It's amazing how life works.
I had a reaction to the Prydain chronicles a number of years ago. I was reading "Taran Wanderer" and was struck by his experiences. He was skilled in a number of areas, but when he came across the craft that spoke to his soul (in his case, pottery), he found he didn't have the 'gift' for truly excelling in that area.
I felt that ways for years. I've gone a number of different directions in numerous disciplines and can apparently carry them off - but when I felt I came to my hearts desire - which was art work and illustration, I felt I didn't have the 'gift' to really communicate from my soul in that arena.

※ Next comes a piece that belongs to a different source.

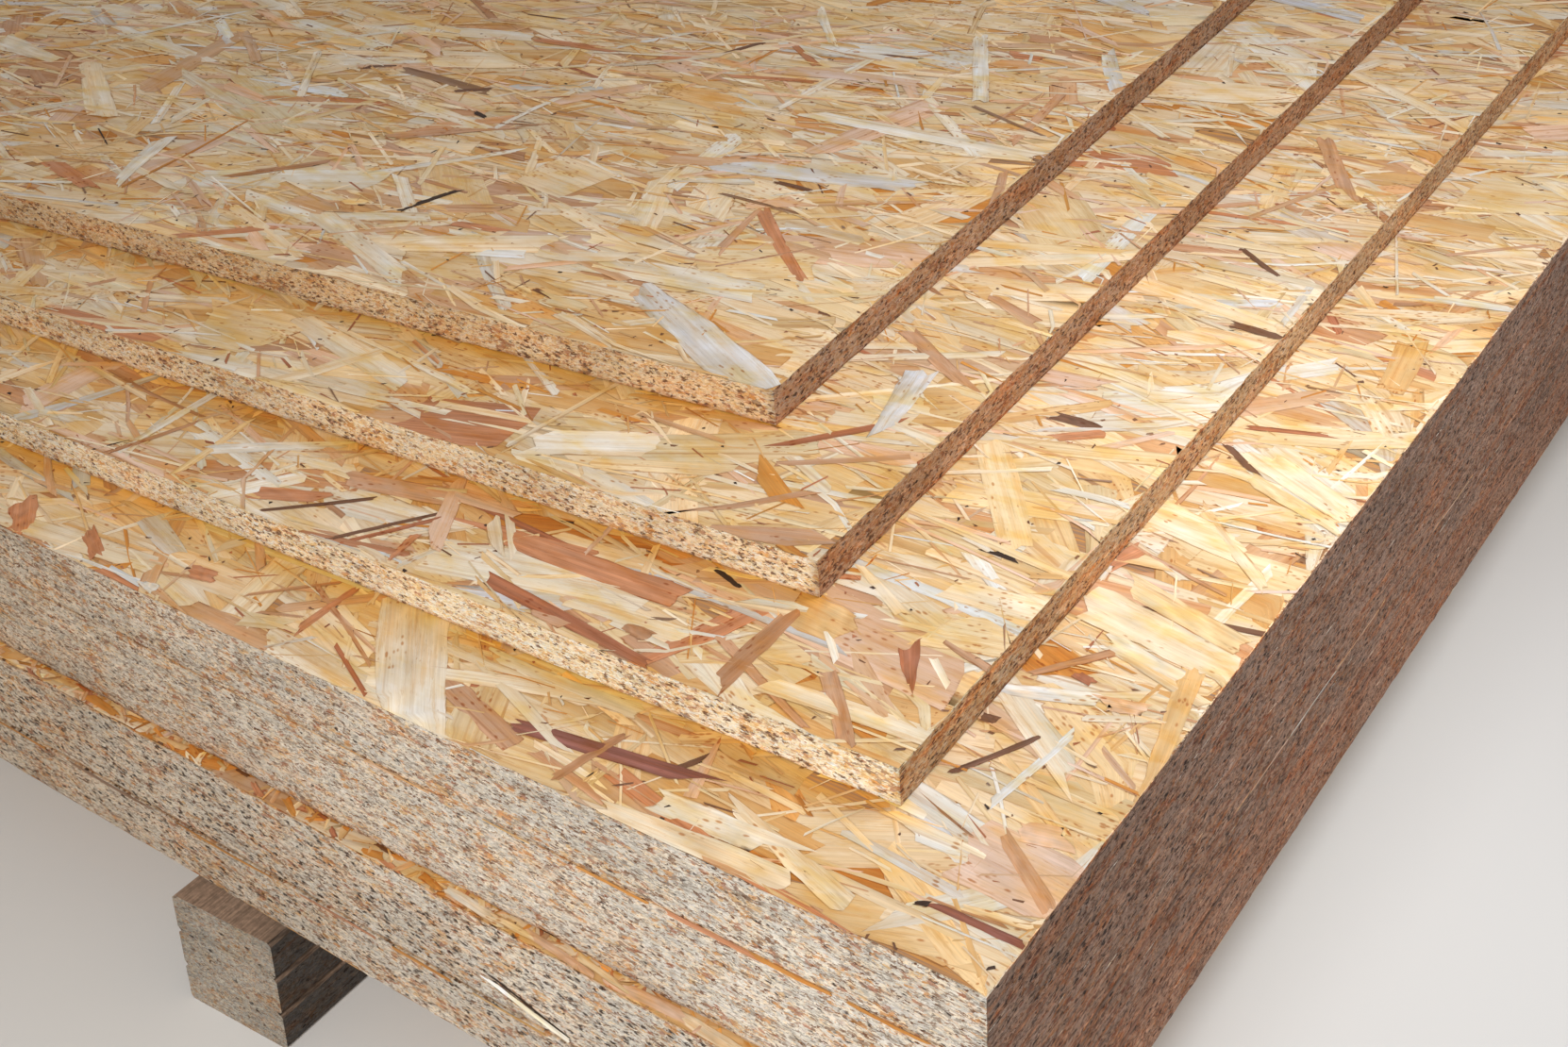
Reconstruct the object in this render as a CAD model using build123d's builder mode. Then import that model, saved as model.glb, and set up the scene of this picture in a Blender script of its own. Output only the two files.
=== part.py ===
from build123d import *
from math import cos, radians, sin, tan
import os

# Stack of oriented strand boards, lying flat on built-up bearers.
# Millimetres. X runs across the boards, Y along them and Z up. The origin is at the middle of the
# stack's box, level with the underside of the bearers.

# One board, as sold
board_length = 2500.0
board_width = 1250.0
board_thickness = 18.0

# Bearers: strips glued one on another, laid across the stack, with eased long edges
strip_thickness = 22.5
strips_per_bearer = 3
strip_edge_ease = 2.0
bearer_width = 70.0
bearer_stick_out = 12.0
bearer_count = 4
first_bearer_setback = 416.0
# The near end of a bearer is sawn through all its strips at once. The cut leans out towards the
# foot and is a little out of square, in degrees, and takes at least end_waste off.
end_cut_lean = 7.5
end_cut_skew = 3.0
end_waste = 20.0

# Boards in each book. A book's boards are sawn together, so that their edges are flush.
bottom_book_boards = 2
lower_book_boards = 3
middle_book_boards = 3
upper_book_boards = 2
# From the bottom up: the book's name, its boards, and where its near corner stands in X and Y,
# measured from the near corner of the uppermost book.
books = [
    ("bottom_book", bottom_book_boards, -9.0, 6.0),
    ("lower_book", lower_book_boards, -8.0, 5.0),
    ("middle_book", middle_book_boards, 0.0, 1.0),
    ("upper_book", upper_book_boards, 0.0, 0.0),
]

# Single boards on the books, each laid back from the one below and turned a little. From the
# bottom up: name, where its near corner stands in X and Y, and its turn in degrees.
stepped_boards = [
    ("low_step_board", 60.0, 71.0, 1.1),
    ("middle_step_board", 130.0, 154.0, 2.1),
    ("top_board", 207.0, 230.0, 3.4),
]

# Every board from the bottom up: name, X and Y of its near corner, and its turn
lay = []
for book_name, board_count, book_x, book_y in books:
    for board_number in range(1, board_count + 1):
        lay.append((f"{book_name}_board_{board_number}", book_x, book_y, 0.0))
lay += stepped_boards

# The bearers lie under the bottom board and stick out of its two long sides. The near end's cut
# runs out by end_run down to the foot, and by end_skew along the foot to its far eased edge.
bottom_x, bottom_y = lay[0][1], lay[0][2]
bearer_height = strips_per_bearer * strip_thickness
bearer_top_start = bottom_x - bearer_stick_out
bearer_finish = bottom_x + board_width + bearer_stick_out
end_run = bearer_height * tan(radians(end_cut_lean))
end_skew = (bearer_width - strip_edge_ease) * tan(radians(end_cut_skew))
bearer_foot_start = bearer_top_start - end_run - end_skew
bearer_spacing = (board_length - 2 * first_bearer_setback) / (bearer_count - 1)
bearer_middles = [
    bottom_y + first_bearer_setback + number * bearer_spacing for number in range(bearer_count)
]


def corners_of(near_x, near_y, turn):
    """The four corners of a board whose near corner is at near_x, near_y, turned by turn degrees."""
    across, along = cos(radians(turn)), sin(radians(turn))
    return [
        (near_x + w * across - d * along, near_y + w * along + d * across)
        for w in (0, board_width)
        for d in (0, board_length)
    ]


# The middle of the box round all the boards and bearers is moved to the origin
reach = [corner for _, x, y, turn in lay for corner in corners_of(x, y, turn)]
reach.append((bearer_foot_start, bearer_middles[0] - bearer_width / 2))
reach.append((bearer_finish, bearer_middles[-1] + bearer_width / 2))
middle_x = (min(x for x, _ in reach) + max(x for x, _ in reach)) / 2
middle_y = (min(y for _, y in reach) + max(y for _, y in reach)) / 2

os.makedirs("parts", exist_ok=True)

# Bearers, each strip laid on the one below. It is drawn from its square far end, longer than it
# stays, and then sawn off by the bearer's near end.
for bearer_number, bearer_middle in enumerate(bearer_middles, start=1):
    near_end = Plane(
        origin=(
            bearer_top_start - middle_x,
            bearer_middle - bearer_width / 2 - middle_y,
            bearer_height,
        ),
        z_dir=(1, tan(radians(end_cut_skew)), -tan(radians(end_cut_lean))),
    )
    for strip_number in range(1, strips_per_bearer + 1):
        strip_base = (strip_number - 1) * strip_thickness
        far_end = Plane(
            origin=(bearer_finish - middle_x, bearer_middle - middle_y, strip_base),
            x_dir=(0, -1, 0),
            z_dir=(-1, 0, 0),
        )
        with BuildPart() as strip:
            with BuildSketch(far_end) as strip_end:
                Rectangle(bearer_width, strip_thickness, align=(Align.CENTER, Align.MIN))
                chamfer(strip_end.vertices(), strip_edge_ease)
            extrude(amount=bearer_finish - bearer_foot_start + end_waste)
            split(bisect_by=near_end, keep=Keep.TOP)
        strip.part.label = f"bearer_{bearer_number}_strip_{strip_number}"
        export_step(strip.part, f"parts/{strip.part.label}.step")

# Boards, each lying flat on the one below
for level, (board_name, near_x, near_y, turn) in enumerate(lay):
    board_plane = Plane(
        origin=(near_x - middle_x, near_y - middle_y, bearer_height + level * board_thickness)
    ).rotated((0, 0, turn))
    with BuildPart() as board:
        with BuildSketch(board_plane):
            Rectangle(board_width, board_length, align=(Align.MIN, Align.MIN))
        extrude(amount=board_thickness)
    board.part.label = board_name
    export_step(board.part, f"parts/{board_name}.step")
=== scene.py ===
"""Looks of a stack of oriented strand boards that lies on built-up bearers.

Every board's pressed faces are laid with thin wood strands as real meshes, one over another, in a
shallow tray below the face's true level. Its sawn sides are rough walls whose finish shows the cut
strand ends. All sizes are metres and are worked out from the frame, except those named here.
"""

import logging
import math
from dataclasses import dataclass, field, replace
from enum import Enum

import bpy
import numpy as np
from mathutils import Matrix, Vector

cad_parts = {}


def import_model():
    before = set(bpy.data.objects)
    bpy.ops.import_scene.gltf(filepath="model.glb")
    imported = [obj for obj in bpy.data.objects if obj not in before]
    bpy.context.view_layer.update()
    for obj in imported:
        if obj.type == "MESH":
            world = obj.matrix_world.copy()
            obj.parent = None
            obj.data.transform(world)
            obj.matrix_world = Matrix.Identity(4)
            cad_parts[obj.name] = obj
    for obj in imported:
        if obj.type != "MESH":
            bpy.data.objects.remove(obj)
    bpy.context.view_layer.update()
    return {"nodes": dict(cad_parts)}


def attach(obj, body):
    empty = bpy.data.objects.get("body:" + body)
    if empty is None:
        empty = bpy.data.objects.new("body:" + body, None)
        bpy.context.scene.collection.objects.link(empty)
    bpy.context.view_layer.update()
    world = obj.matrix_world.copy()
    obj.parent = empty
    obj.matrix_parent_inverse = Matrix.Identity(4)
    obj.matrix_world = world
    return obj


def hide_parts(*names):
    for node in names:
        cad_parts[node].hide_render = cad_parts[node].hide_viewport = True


Chance = np.random.Generator
Material = bpy.types.Material
Socket = bpy.types.NodeSocket
Thing = bpy.types.Object
Pair = tuple[float, float]
Triple = tuple[float, float, float]

LOG = logging.getLogger("osb_stack")
MM = 0.001
IMAGE_WIDTH = 1662
# Names of what each point of a mesh carries
TINT = "tint"
GRAIN = "grain"
RIM = "rim"
# A distance from the rim at which nothing is darkened
NO_RIM = 1.0
# Two levels nearer than this are the same
SAME_LEVEL = MM / 10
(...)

I still struggle with that one - though not as much as I used to. I've worked really hard at it - it does NOT come easily and freely to me. Every time I contemplate giving up on it however, the Universe intervenes. I get a new freelance job from out of the blue or some other validation. I was just thinking this week that illustration is NOT my soul's work - as much as I enjoy it - I am not ever able to pull it off the way I would like - and too many other things pull at me for attention. When I was at my most serious musings on Thursday when I got a package in the mail from "Highlights" magazine (whom I do a few jobs for every year) that informed me that I had been awarded the "Illustration of the Year" in the Science Corner category: complete with an engraved pewter platter and request for press release info....
Now, I know this is not a major award - but it is typical of what God or the Universe continues to throw at me whenever I consider not following my heart and dreams.
I am trying to continue to 'trust' and follow the quest with no absolute knowledge of the outcome.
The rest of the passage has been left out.